— Сейчас? По размокшей дороге, с уставшими, деморализованными людьми?
— Да! У нас численное и техническое превосходство.
— Нет, господин Райна, — фон Валлен медленно покачал головой. — Решительное наступление сейчас совершенно неприемлемо. Ди Адольфо — сладкоречивый лжец, но не дурак.
— Но…
— Не перебивайте! — фон Валлен повысил голос, и шестерёнка заткнулся. — Наступать сейчас — значит принять навязанную Унией игру в манёвры. Близится зима, а наши ресурсы прискорбно малы. Союзники поддерживают нас золотом, — маршал неопределенно мотнул головой в сторону, намекая на армейскую казну в бронированном самоходном хранилище, — но монетой нельзя пообедать, как и нельзя зарядить её в винтовку. Армия Лиги будет готовиться к зимовке.
Офицеры зашептались. Кто-то со сдержанной улыбкой, кто-то — в основном Райна и его шайка — недовольно.

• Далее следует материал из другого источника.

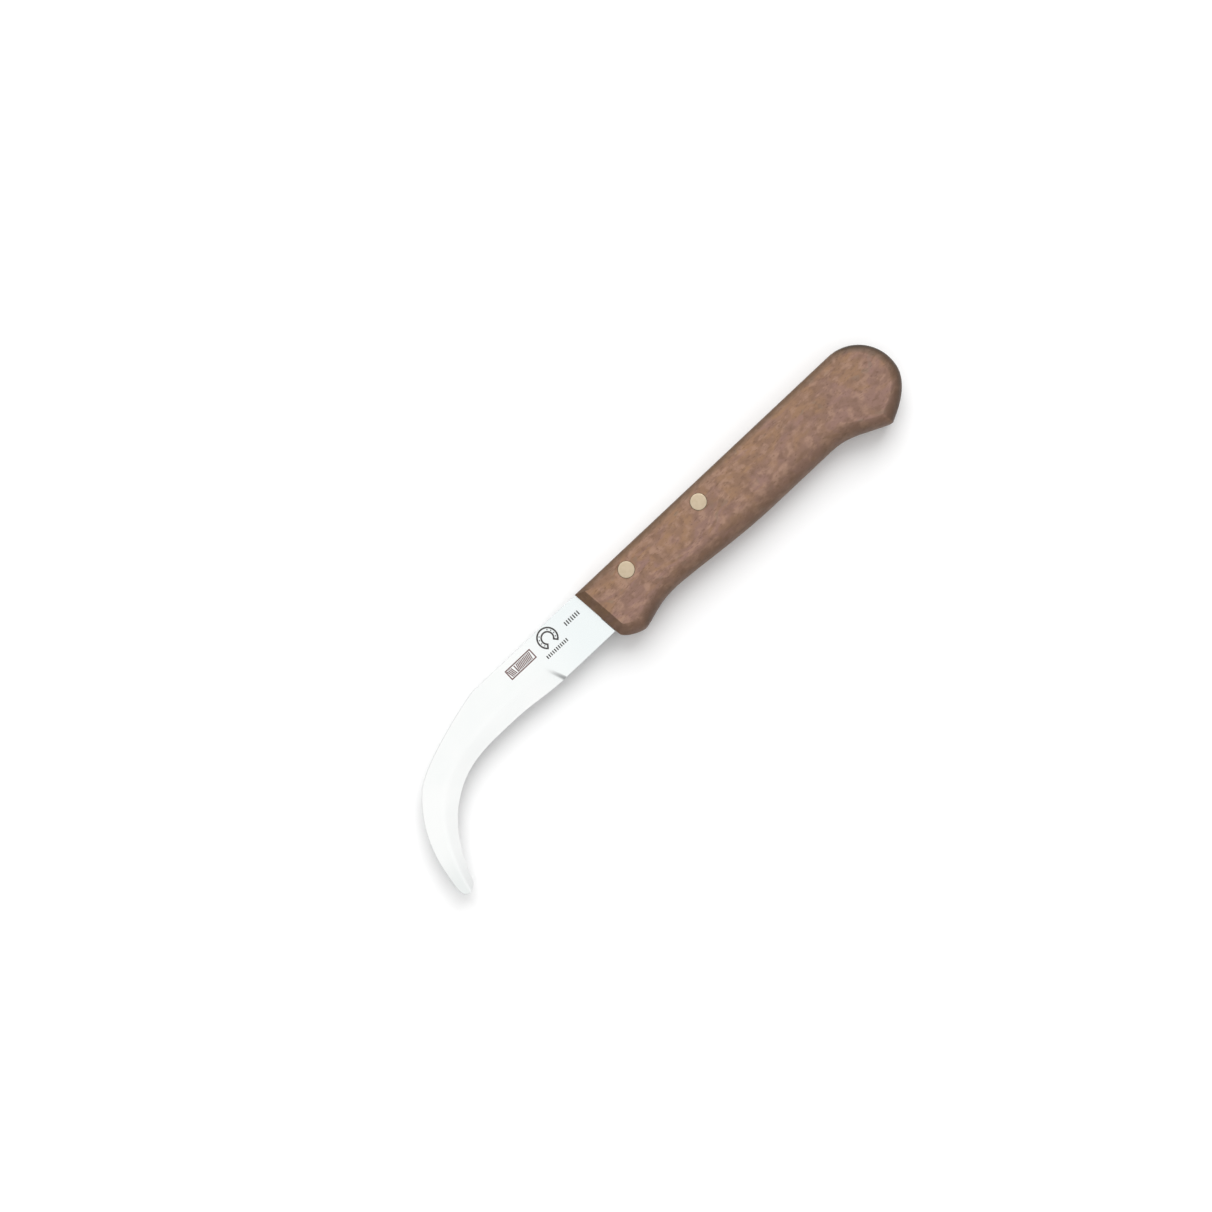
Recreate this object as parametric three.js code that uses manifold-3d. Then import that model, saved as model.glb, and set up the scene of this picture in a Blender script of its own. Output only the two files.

— Однако… для спокойной зимовки мы должны предпринять некоторые решительные действия, — продолжил фон Валлен. — Генерал Апенгейм, я хочу, чтобы вы взяли три полка кавалерии, столько же пехоты и захватили Гале.
Командующий и генерал склонились над картой.
— Гале занимает одна рота Страдиотов, и нет оснований предполагать, что они не готовы к защите. Однако, нам необходимо, — фон Валлен сделал ударение на этом слове, — взять крепость. Оттуда мы сможем всю зиму угрожать путям снабжения Ди Адольфо.
— Можете на меня положиться, маршал, — Апенгейм закрутил и без того невероятно залихватский ус. — С такими силами я возьму Гале с марша.
Промозглый осенний ветер принёс очередную порцию вонючего дыма со стороны Люцена, и сержант Агнец скривился, — измученную годами военных тягот спину болезненно прострелило. Старый солдат старался не думать, как отыграется на его пояснице стылая и влажная стирийская зима.
На задымленную долину потихоньку опускались сумерки. Холодало, и Агнец начинал задумываться о том, чтобы перебраться в палатку, но слишком уж редко выпадала возможность вот так вот спокойно посидеть под открытым небом. Когда Апенгейм, забрав утром три полка пехоты, роту танков и прорву кавалерии, отбыл в сиянии славы, солдаты в основном лагере остались предоставлены сами себе. Время коротали по-разному.
— Поднимаю на сорок, — Агнец подвинул невысокий столбик монет вперёд.
— Пас, — Ренетти положил карты на походный стол.
— Пас, бля! — Шанти швырнул свои карты, так что одна из них перевернулась в полете. Двойка. — Что за говно!
— Хм-м-м… — Авраам нехотя отсчитал монеты и выложил их на центр. — Поддерживаю.
Агнец возликовал в душе, но не подал виду. В некотором смысле контролировать эмоции ему было проще, чем многим — почти вся левая сторона лица была парализована из-за старой раны от пули с нейротоксином, полученной ещё при службе отцу Георга. Считай, вдвое меньше усилий. Агнец бросил быстрый взгляд на Авраама. Лицо Астартес — а Авраам был настоящим космодесантником, принёсшим клятву верности роду Хокбергов многие десятки лет назад — оставалось непроницаемо. Однако, Агнец готов был поклясться, что здоровяк повёлся.
— Открывай.
Ренетти перевернул еще одну карту.
Авраам уставился на Агнца, не мигая. Агнец обратился в камень. Авраам уже не единожды доказывал, что сверхчеловеческое зрение лучшего воина человечества годится не только для того, чтобы высматривать врагов — считать мельчайшую эмоцию с человеческого лица оно также поможет. А если этот навык подкрепить лично авраамовским чутьем дельца, то комбинация получалась предельно смертоносной. На карточном столе, разумеется. Но сегодня другое дело — карта шла сержанту как никогда раньше. Сегодня он на все деньги взгреет космодесантника, творение рук Бога-Императора!
— Ну? — Агнец подавил ухмылку.
— Сто, — Авраам пальцем подвинул монеты в общую кучу, не сводя мёртвого взгляда с Агнца.
Агнец хмыкнул, перевёл взгляд на пару карт в лапище космодесантника. Потом взглянул на свои. Что ж, всё или ничего! Бог-Император его сегодня любит, а Авраам уже плотно сидит на крючке. Сержант потянулся к своим деньгам.
— Берегись! — позади раздался топот лошадиных копыт.